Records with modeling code
>> Begin

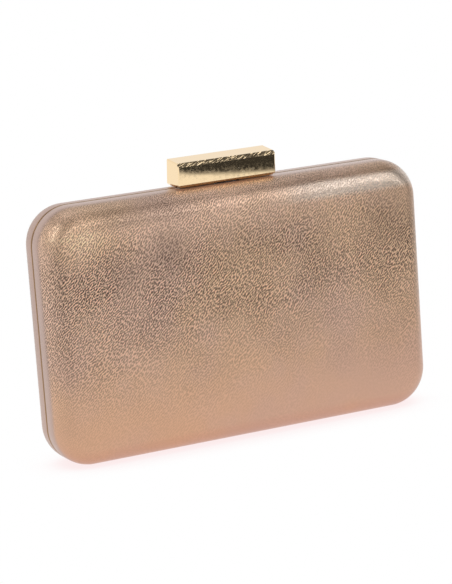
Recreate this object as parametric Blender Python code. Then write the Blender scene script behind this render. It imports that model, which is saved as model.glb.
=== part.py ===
"""A hard box clutch: two domed half shells covered in leatherette, joined by a piano hinge along the
bottom and shut by a sprung gilt bar at the top. Metres, +Z up. The case stands on its long bottom edge,
X runs along its width, the front half lies towards -Y, and the seam is the plane y = 0."""

import math

import bmesh
import bpy
from mathutils import Matrix, Vector

MM = 0.001

# The case: its outline at the seam, and how each half swells away from it.
CASE_WIDTH = 200.0 * MM
CASE_HEIGHT = 124.0 * MM
CORNER_RADIUS = 19.0 * MM
FLANK_DEPTH = 4.5 * MM
EDGE_DEPTH = 11.0 * MM
EDGE_INSET = 9.5 * MM
CROWN = 3.0 * MM
SEAM_GAP = 0.5 * MM

# The layers of the wall, from the outside in.
COVER_WALL = 0.8 * MM
SHELL_WALL = 1.5 * MM
HEM_WALL = 0.6 * MM
FRAME_WALL = 0.8 * MM
LINING_WALL = 0.7 * MM
LAYER_GAP = 0.3 * MM
FRAME_DEPTH = 6.5 * MM
FRAME_PAST_HEM = 0.5 * MM
RIM_ROUND = 0.5 * MM

# The piano hinge in the groove under the seam.
HINGE_TO_CORNER = 3.0 * MM
KNUCKLES = 9
KNUCKLE_GAP = 0.4 * MM
BARREL_RADIUS = 1.5 * MM
BARREL_BITE = 0.3 * MM
HINGE_PIN_RADIUS = 0.6 * MM
PIN_CLEARANCE = 0.15 * MM
GROOVE_CLEARANCE = 0.5 * MM
HINGE_RIVETS = 5
HINGE_RIVET_END = 12.0 * MM

# Rivets and screws.
RIVET_RADIUS = 0.7 * MM
RIVET_HEAD_RADIUS = 1.3 * MM
RIVET_HEAD_HEIGHT = 0.6 * MM

# The clasp bar. Its flat foot lies on the case, and its other faces lean a little towards the front.
BAR_LENGTH = 51.5 * MM
BAR_FOOT_FRONT = 6.3 * MM
BAR_FOOT_BACK = 7.6 * MM
BAR_TOP_FRONT = 7.2 * MM
BAR_TOP_BACK = 5.7 * MM
BAR_HEIGHT = 11.8 * MM
BAR_BACK_RISE = 1.4 * MM
BAR_HEEL_RUN = 2.2 * MM
BAR_HEEL_RISE = 0.5 * MM
BAR_FOOT_BEVEL = 1.4 * MM
BAR_TOP_BEVEL = 1.7 * MM
BAR_EDGE_BEVEL = 0.5 * MM
BAR_WALL = 2.0 * MM
BAR_END_WALL = 4.95 * MM
BAR_ROOF = 2.9 * MM

# The plate that carries the bar, its lugs and the clasp pin.
PLATE_END_GAP = 0.8 * MM
PLATE_WALL = 0.7 * MM
PLATE_RIVET_END = 4.0 * MM
LUG_END = 8.0 * MM
LUG_WALL = 1.6 * MM
LUG_RADIUS = 1.2 * MM
LUG_SLOT_REACH = 1.8 * MM
CLASP_PIN_RADIUS = 0.5 * MM
CLASP_PIN_HEIGHT = 1.7 * MM
CLASP_PIN_TO_BACK = 3.2 * MM
CLASP_PIN_END = 3.0 * MM
CLASP_PIN_RECESS = 0.6 * MM
CLASP_TILT = math.radians(18)

# The torsion spring round the clasp pin.
SPRING_WIRE_RADIUS = 0.25 * MM
SPRING_PITCH = 0.9 * MM
SPRING_TURNS = 8
SPRING_TURN_POINTS = 10
SPRING_LEG = 1.6 * MM

# The blade under the bar and the strike plate that it drops behind.
BLADE_WIDTH = 12.0 * MM
BLADE_WALL = 0.8 * MM
BLADE_FRONT = 2.6 * MM
BLADE_SCREW_END = 2.5 * MM
BLADE_SCREW_LENGTH = 2.6 * MM
NOTCH_CLEARANCE = 0.6 * MM
STRIKE_WALL = 0.5 * MM
STRIKE_RAIL = 1.0 * MM
STRIKE_FAR_RAIL = 0.8 * MM
STRIKE_WINDOW_TO_RIVET = 2.9 * MM
STRIKE_RIVET_END = 3.0 * MM

# How finely the curves are cut, and how far a cutter passes the faces that it cuts.
CORNER_STEPS = 6
LONG_STEPS = 4
SHORT_STEPS = 3
EDGE_STEPS = 4
FACE_RING_SHARES = (0.7, 0.36)
BARREL_SIDES = 16
PIN_SIDES = 12
OVERRUN = 1.0 * MM

# Sizes that follow from those above.
HALF_WIDTH = CASE_WIDTH / 2
HALF_HEIGHT = CASE_HEIGHT / 2
RIM = SEAM_GAP / 2
HEM_DEPTH = FRAME_DEPTH - FRAME_PAST_HEM
SHELL_OUT = COVER_WALL + LAYER_GAP
SHELL_IN = SHELL_OUT + SHELL_WALL
HEM_OUT = SHELL_IN + LAYER_GAP
HEM_IN = HEM_OUT + HEM_WALL
FRAME_OUT = HEM_IN + LAYER_GAP
FRAME_IN = FRAME_OUT + FRAME_WALL
LINING_OUT = SHELL_IN + LAYER_GAP
LINING_IN = LINING_OUT + LINING_WALL
HINGE_Z = HEM_OUT + BARREL_BITE - BARREL_RADIUS
HINGE_HALF = HALF_WIDTH - CORNER_RADIUS - HINGE_TO_CORNER
GROOVE_HALF = max(HINGE_Z, BARREL_RADIUS) + GROOVE_CLEARANCE
BAR_FOOT_Z = CASE_HEIGHT + LAYER_GAP
BAR_TOP_Z = BAR_FOOT_Z + BAR_HEIGHT
PLATE_TOP_Z = BAR_FOOT_Z + PLATE_WALL
CLASP_PIN_Z = PLATE_TOP_Z + CLASP_PIN_HEIGHT
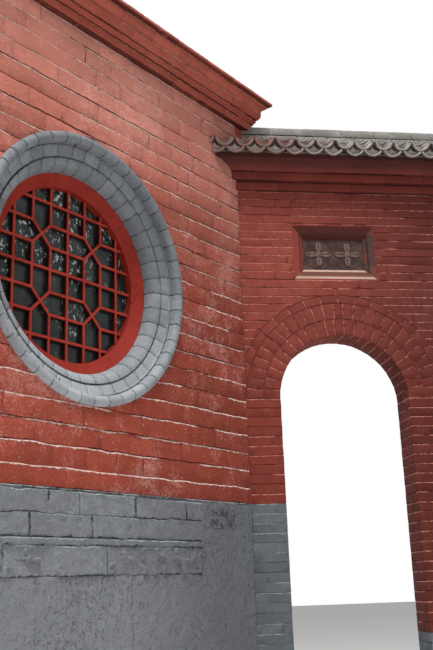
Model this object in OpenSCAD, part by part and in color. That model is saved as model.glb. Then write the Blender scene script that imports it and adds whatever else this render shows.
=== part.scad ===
// An arched brick gateway that butts against the canted bay of a hall wall with a round moon window.
// Millimetres. X runs along the gate wall to the right, Y into the walls, Z up from the ground.
// The working origin is the inside corner where the two wall faces meet. The finished part is
// then moved so that the middle of its base is at the origin.

/* [Gate wall] */
// Thickness of the gate wall, one brick length
gate_t = 240; // [200:5:300]
// Length of the gate wall beyond the doorway
gate_beyond = 793; // [500:1:1600]
// Height of the wall over the plaque, up to the first corbel course
over_plaque = 272; // [120:2:500]
// Height of the grey plinth right of the doorway
plinth_h = 1165; // [600:5:1900]

/* [Doorway] */
// From the inside corner to the near jamb
door_x = 235; // [180:5:320]
// Clear width of the doorway
door_w = 922; // [800:2:1000]
// Height at which the arch springs
spring_z = 2725; // [2400:5:2800]
// Depth of the inner ring of voussoirs
ring_inner_h = 114; // [90:1:125]
// Depth of the outer ring of voussoirs
ring_outer_h = 118; // [90:1:125]
// Height of the band of bricks laid flat round the rings
hood_h = 62; // [40:1:75]

/* [Plaque] */
// Width of the plaque frame
plaque_w = 605; // [400:5:900]
// Height of the plaque frame
plaque_h = 400; // [300:5:450]
// Height of the wall between the arch and the plaque
under_plaque = 124; // [40:2:300]
// Width of the bevel at the sides of the frame
plaque_bevel_x = 44; // [30:1:80]
// Width of the bevel at the top and bottom of the frame
plaque_bevel_z = 50; // [30:1:80]
// How far the bevel leads in
plaque_bevel_d = 12; // [6:1:16]
// Depth of the field behind the wall face
plaque_recess = 40; // [30:1:60]
// Thickness of the plate in the field
panel_t = 22; // [15:1:40]
// Width of the fillet between the bevel and the inner slope
plaque_fillet_w = 6; // [3:1:10]
// Depth of the step down from the fillet
plaque_step = 5; // [2:1:8]
// Width of the inner slope round the field
plaque_slope_w = 24; // [14:1:36]
// How far the foot of the inner slope stands in front of the field
plaque_foot = 5; // [2:1:7]

/* [Gate cornice] */
// Height of the lower corbel course
corbel_low_h = 68; // [50:1:90]
// How far the lower corbel course stands out
corbel_low_out = 28; // [15:1:35]
// Height of the upper corbel course
corbel_high_h = 68; // [50:1:90]
// How far the upper corbel course stands out
corbel_high_out = 56; // [45:1:70]
// Height of the cove
cove_h = 52; // [40:1:70]
// How far the lip of the cove stands out
cove_out = 186; // [150:2:200]
// Height of the flat lip that carries the tiles
eave_lip_h = 36; // [25:1:50]

/* [Tile coping] */
// Distance from tile to tile along the eave
tile_pitch = 146; // [130:1:170]
// Joint between the edges of two tiles
tile_joint = 3; // [1:0.5:8]
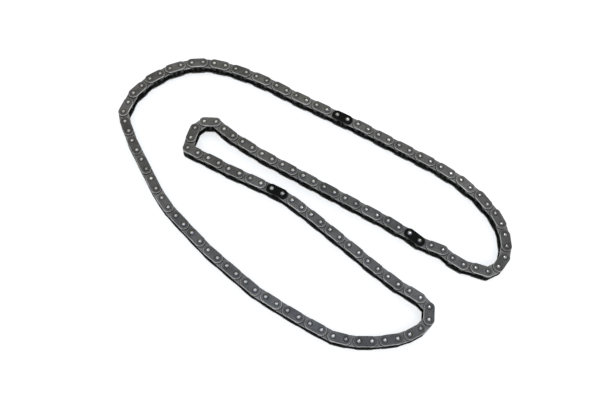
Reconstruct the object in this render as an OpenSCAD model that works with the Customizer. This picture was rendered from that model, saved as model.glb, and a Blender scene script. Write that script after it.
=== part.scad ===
/* [Chain] */
// Distance between neighbouring pins
pitch = 8; // [7.8:0.05:8.4]
// Height of every link plate
plate_height = 6.9; // [6.6:0.1:7.1]
// Thickness of an outer plate
outer_plate = 1; // [0.8:0.05:1.2]
// Thickness of an inner plate
inner_plate = 1; // [0.8:0.05:1.2]
// Room for the sprocket between the inner plates
inner_width = 4.8; // [4.4:0.1:5.2]
// Side play between an outer and an inner plate
side_play = 0.1; // [0.05:0.01:0.15]
// Rounding of a plate's edge on the face that looks outwards
edge_round = 0.32; // [0.2:0.02:0.4]
// Bevel of a plate's edge on the face that looks inwards
plate_bevel = 0.12; // [0.06:0.02:0.2]

/* [Pins and bushes] */
// Diameter of the pins
pin_diameter = 2.8; // [2.4:0.1:3]
// Diameter of a riveted pin head
head_diameter = 3.3; // [3.1:0.1:3.6]
// How far a pin head stands out of its plate
head_height = 0.4; // [0.3:0.05:0.6]
// Flat in the middle of a pin head
head_flat = 1.2; // [0.8:0.1:1.6]
// Outside diameter of the bushes
bush_diameter = 5; // [4.6:0.1:5.2]
// Radial clearance between a pin and its bush
pin_clearance = 0.04; // [0.02:0.01:0.08]
// Bevel at both ends of a bush
bush_bevel = 0.12; // [0.06:0.02:0.2]

/* [Lay of the loop] */
// Heading of the first link, at the left end of the loop
first_heading = 76; // [70:1:82]

/* [Hidden] */
$fn = 48;

// How the loop lies, link after link: [how many links, turn on entering each].
// Even links are outer links and odd links are inner links.
courses = [
    [1, 0], [1, -1], [1, -20], [1, 0], [1, -15], [1, 0], [1, -12], [1, -5], [1, -12], [1, -10], [1, -8],
    [1, -5], [1, -3], [1, -2], [1, -3], [2, -2], [1, 0], [1, 4], [5, 0],
    [1, -4], [4, 0],
    [2, 0], [1, -2], [1, -4], [1, 0], [1, -10], [1, 4], [1, -14], [1, 2], [1, -13], [1, -12], [1, -10],
    [1, -16], [1, -23], [1, -26], [1, -44], [1, 3], [1, -18], [1, -11], [1, 22], [1, -2], [1, -16], [1, 12],
    [1, -7], [1, 6], [1, -1], [5, 0],
    [5, 0],
    [1, -4], [2, 0], [1, -6], [1, -4], [1, 43], [1, 42], [1, 31], [1, 6], [1, 73], [1, 2], [1, -1],
    [1, -3], [1, 6], [3, -0.5], [1, -1], [1, -9], [1, -2.5], [1, 0],
    [1, -2], [4, 0],
    [1, -3], [1, 4], [1, 1], [1, -1], [1, 9], [1, -3], [1, -15], [1, -47], [1, -38], [1, -18], [1, -9],
    [1, -11], [1, -3], [1, -5], [1, -8], [1, -6], [1, -14], [5, -1], [1, 0],
    [1, -8], [4, 0],
    [1, -6], [1, 1], [1, -1], [1, 0], [1, -2], [1, -6], [1, -3], [1, -4], [4, 0], [1, -7], [1, 3], [1, -11]
];

// Links of the four live runs and of the stretches between them: [first, last].
top_run = [24, 28];
middle_run = [60, 64];
cross_run = [86, 90];
bottom_run = [114, 118];
right_bend = [29, 59];
inner_bend = [65, 85];
lower_bend = [91, 113];
left_bend = [119, 157];

// Outer links whose upper plate is black.
marks = [22, 50, 82];

// Two straight stretches that take up the closing of the loop.
leg_a = [18, 23];
leg_b = [126, 130];

// Running total of a list.
function total(v) = [for (i = 0, s = v[0]; i < len(v); i = i + 1, s = s + (i < len(v) ? v[i] : 0)) s];
function add(v) = v * [for (i = v) 1];
function dir(a) = [cos(a), sin(a)];
function inside(i, leg) = i >= leg[0] && i <= leg[1];
function leg_length(leg) = pitch * (leg[1] - leg[0] + 1);
function third(far, near, w) = acos((near * near + w * w - far * far) / (2 * near * w));

turns = [for (c = courses) for (k = [1:c[0]]) c[1]];
laid = [for (t = total(turns)) first_heading + t];
links = len(laid);

// The rest of the loop leaves a gap, and the two legs bridge it as two sides of a triangle.
rest = [for (i = [0:links - 1]) if (!inside(i, leg_a) && !inside(i, leg_b)) pitch * dir(laid[i])];
gap = -[add([for (r = rest) r[0]]), add([for (r = rest) r[1]])];
gap_heading = atan2(gap[1], gap[0]);
gap_length = norm(gap);
turn_a = third(leg_length(leg_b), leg_length(leg_a), gap_length);
turn_b = third(leg_length(leg_a), leg_length(leg_b), gap_length);
heading = [for (i = [0:links - 1])
    inside(i, leg_a) ? gap_heading - turn_a : inside(i, leg_b) ? gap_heading + turn_b : laid[i]];

// Where the pins stand, with the loop centred on its own outline.
track_x = total([for (h = heading) pitch * cos(h)]);
track_y = total([for (h = heading) pitch * sin(h)]);
mid_x = (max(track_x) + min(track_x)) / 2;
mid_y = (max(track_y) + min(track_y)) / 2;
function pin_at(i) = let (k = (i + links - 1) % links) [track_x[k] - mid_x, track_y[k] - mid_y];

// Heights of the layers over the surface that the pin heads stand on.
low_outer = head_height;
low_inner = low_outer + outer_plate + side_play;
high_inner = low_inner + inner_plate + inner_width;
high_outer = high_inner + inner_plate + side_play;
top_face = high_outer + outer_plate;
overall = top_face + head_height;

// An obround slab along +X with its first eye at the origin, narrowing from r1 to r2.
module slab(r1, r2, h) {
    cylinder(r1 = r1, r2 = r2, h = h);
    translate([pitch, 0, 0]) cylinder(r1 = r1, r2 = r2, h = h);
    rotate([90, 0, 90])
        linear_extrude(pitch) polygon([[-r1, 0], [r1, 0], [r2, h], [-r2, h]]);
}

// One punched link plate with two eyes: its upper edge is rounded in two steps, its lower edge bevelled.
module plate(t, eye) {
    r = plate_height / 2;
    step = edge_round * (1 - sqrt(0.5));
    difference() {
        union() {
            slab(r - plate_bevel, r, plate_bevel);
            translate([0, 0, plate_bevel]) slab(r, r, t - plate_bevel - edge_round);
            translate([0, 0, t - edge_round]) slab(r, r - step, edge_round - step);
            translate([0, 0, t - step]) slab(r - step, r - edge_round, step);
        }
        translate([0, 0, -1]) cylinder(d = eye, h = t + 2);
        translate([pitch, 0, -1]) cylinder(d = eye, h = t + 2);
    }
}

// The same plate turned over, for the lower side of the chain.
module plate_below(t, eye) {
    translate([0, 0, t]) rotate([180, 0, 0]) plate(t, eye);
}

// A pin with a domed head at each end, turned about its own axis.
module pin() {
    dome = [for (a = [0:22.5:90])
        [head_flat / 2 + (head_diameter - head_flat) / 2 * sin(a), head_height * (1 - cos(a))]];
    rotate_extrude()
        polygon(concat(
            [[0, 0]],
            dome,
            [[pin_diameter / 2, head_height], [pin_diameter / 2, overall - head_height]],
            [for (k = [len(dome) - 1:-1:0]) [dome[k][0], overall - dome[k][1]]],
            [[0, overall]]
        ));
}

// A bush, as long as the inner link is wide, with bevelled ends.
module bush() {
    h = high_inner + inner_plate - low_inner;
    r = bush_diameter / 2;
    bore = pin_diameter / 2 + pin_clearance;
    rotate_extrude()
        polygon([
            [bore, 0], [r - bush_bevel, 0], [r, bush_bevel],
            [r, h - bush_bevel], [r - bush_bevel, h], [bore, h]
        ]);
}

// Sets its child on link i, along the link.
module on_link(i) {
    p = pin_at(i);
    translate([p[0], p[1], 0]) rotate([0, 0, heading[i % links]]) children();
}

function outer_links(s) = [for (i = [s[0]:s[1]]) if (i % 2 == 0) i];
function inner_links(s) = [for (i = [s[0]:s[1]]) if (i % 2 == 1) i];
function is_mark(i) = len([for (m = marks) if (m == i % links) m]) > 0;

module upper_outer_plate(i) {
    on_link(i) translate([0, 0, high_outer]) plate(outer_plate, pin_diameter);
}

module outer_plates(s) {
    color("dimgray") for (i = outer_links(s)) {
        on_link(i) translate([0, 0, low_outer]) plate_below(outer_plate, pin_diameter);
        if (!is_mark(i)) upper_outer_plate(i);
    }
}

module inner_plates(s) {
    color("slategray") for (i = inner_links(s)) {
        on_link(i) translate([0, 0, low_inner]) plate_below(inner_plate, bush_diameter);
        on_link(i) translate([0, 0, high_inner]) plate(inner_plate, bush_diameter);
    }
}

module pins(s) {
    color("silver") for (i = outer_links(s)) {
        on_link(i) pin();
        on_link(i) translate([pitch, 0, 0]) pin();
    }
}

module bushes(s) {
    color("gray") for (i = inner_links(s)) {
        on_link(i) translate([0, 0, low_inner]) bush();
        on_link(i) translate([pitch, 0, low_inner]) bush();
    }
}

module timing_mark(k) {
    color("black") upper_outer_plate(marks[k]);
}

// One link of a live run, counted from 1.
function one(s, k) = [s[0] + k - 1, s[0] + k - 1];

outer_plates(left_bend);  // left_bend_outer_plates
inner_plates(left_bend);  // left_bend_inner_plates
pins(left_bend);  // left_bend_pins
bushes(left_bend);  // left_bend_bushes
outer_plates(right_bend);  // right_bend_outer_plates
inner_plates(right_bend);  // right_bend_inner_plates
pins(right_bend);  // right_bend_pins
bushes(right_bend);  // right_bend_bushes
outer_plates(inner_bend);  // inner_bend_outer_plates
inner_plates(inner_bend);  // inner_bend_inner_plates
pins(inner_bend);  // inner_bend_pins
bushes(inner_bend);  // inner_bend_bushes
outer_plates(lower_bend);  // lower_bend_outer_plates
inner_plates(lower_bend);  // lower_bend_inner_plates
pins(lower_bend);  // lower_bend_pins
bushes(lower_bend);  // lower_bend_bushes
outer_plates(one(top_run, 1));  // top_link_1_plates
pins(one(top_run, 1));  // top_link_1_pins
inner_plates(one(top_run, 2));  // top_link_2_plates
bushes(one(top_run, 2));  // top_link_2_bushes
outer_plates(one(top_run, 3));  // top_link_3_plates
pins(one(top_run, 3));  // top_link_3_pins
inner_plates(one(top_run, 4));  // top_link_4_plates
bushes(one(top_run, 4));  // top_link_4_bushes
outer_plates(one(top_run, 5));  // top_link_5_plates
pins(one(top_run, 5));  // top_link_5_pins
outer_plates(one(middle_run, 1));  // middle_link_1_plates
pins(one(middle_run, 1));  // middle_link_1_pins
inner_plates(one(middle_run, 2));  // middle_link_2_plates
bushes(one(middle_run, 2));  // middle_link_2_bushes
outer_plates(one(middle_run, 3));  // middle_link_3_plates
pins(one(middle_run, 3));  // middle_link_3_pins
inner_plates(one(middle_run, 4));  // middle_link_4_plates
bushes(one(middle_run, 4));  // middle_link_4_bushes
outer_plates(one(middle_run, 5));  // middle_link_5_plates
pins(one(middle_run, 5));  // middle_link_5_pins
outer_plates(one(cross_run, 1));  // cross_link_1_plates
pins(one(cross_run, 1));  // cross_link_1_pins
inner_plates(one(cross_run, 2));  // cross_link_2_plates
bushes(one(cross_run, 2));  // cross_link_2_bushes
outer_plates(one(cross_run, 3));  // cross_link_3_plates
pins(one(cross_run, 3));  // cross_link_3_pins
inner_plates(one(cross_run, 4));  // cross_link_4_plates
bushes(one(cross_run, 4));  // cross_link_4_bushes
outer_plates(one(cross_run, 5));  // cross_link_5_plates
pins(one(cross_run, 5));  // cross_link_5_pins
outer_plates(one(bottom_run, 1));  // bottom_link_1_plates
pins(one(bottom_run, 1));  // bottom_link_1_pins
inner_plates(one(bottom_run, 2));  // bottom_link_2_plates
bushes(one(bottom_run, 2));  // bottom_link_2_bushes
outer_plates(one(bottom_run, 3));  // bottom_link_3_plates
pins(one(bottom_run, 3));  // bottom_link_3_pins
inner_plates(one(bottom_run, 4));  // bottom_link_4_plates
bushes(one(bottom_run, 4));  // bottom_link_4_bushes
outer_plates(one(bottom_run, 5));  // bottom_link_5_plates
pins(one(bottom_run, 5));  // bottom_link_5_pins
timing_mark(0);  // timing_mark_1
timing_mark(1);  // timing_mark_2
timing_mark(2);  // timing_mark_3
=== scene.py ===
# A timing chain: one detailed mesh for each CAD node, five steels, a white floor, soft lamps and the camera.
import math

import bpy
import numpy as np
from mathutils import Matrix, Vector
from mathutils.geometry import tessellate_polygon


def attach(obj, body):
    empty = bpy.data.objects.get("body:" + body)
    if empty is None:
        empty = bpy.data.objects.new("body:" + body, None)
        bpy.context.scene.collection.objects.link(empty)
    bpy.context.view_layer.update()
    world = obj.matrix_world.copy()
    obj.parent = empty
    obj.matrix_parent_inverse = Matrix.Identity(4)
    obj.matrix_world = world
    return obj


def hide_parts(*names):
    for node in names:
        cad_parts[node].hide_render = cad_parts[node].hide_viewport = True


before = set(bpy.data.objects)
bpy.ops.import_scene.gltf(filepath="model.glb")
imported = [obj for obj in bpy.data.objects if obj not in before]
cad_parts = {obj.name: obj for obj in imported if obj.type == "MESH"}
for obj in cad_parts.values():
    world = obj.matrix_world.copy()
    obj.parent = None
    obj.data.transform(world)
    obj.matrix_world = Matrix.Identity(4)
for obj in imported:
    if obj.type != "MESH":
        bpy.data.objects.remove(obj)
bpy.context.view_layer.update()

# Sizes of the chain, in metres, as the solids have them. R is a radius, T a thickness.
PITCH = 0.008
PLATE_R = 0.00345
OUTER_T = 0.001
INNER_T = 0.001
LOW_OUTER = 0.0004  # the four levels that the plates stand at, undersides
LOW_INNER = 0.0015
HIGH_INNER = 0.0073
HIGH_OUTER = 0.0084
OVERALL = 0.0098
PIN_R = 0.0014
HEAD_R = 0.00165
HEAD_H = 0.0004
BUSH_R = 0.0025
BORE_R = 0.00144

# Roundings that the solids leave to this script, in metres.
EDGE = 0.00032      # a plate's edge on the side away from the chain's middle
BEVEL = 0.00012     # its other edge
BUSH_EDGE = 0.00012
CAP_R = 0.006       # radius of the shallow dome on a rivet head
RIM_R = 0.0004      # a rivet head's rim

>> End

- THE PROBLEM:
Copy out each line of the records where the string "Blender" appears.

- OUTPUT:
Recreate this object as parametric Blender Python code. Then write the Blender scene script behind this render. It imports that model, which is saved as model.glb.
Model this object in OpenSCAD, part by part and in color. That model is saved as model.glb. Then write the Blender scene script that imports it and adds whatever else this render shows.
Reconstruct the object in this render as an OpenSCAD model that works with the Customizer. This picture was rendered from that model, saved as model.glb, and a Blender scene script. Write that script after it.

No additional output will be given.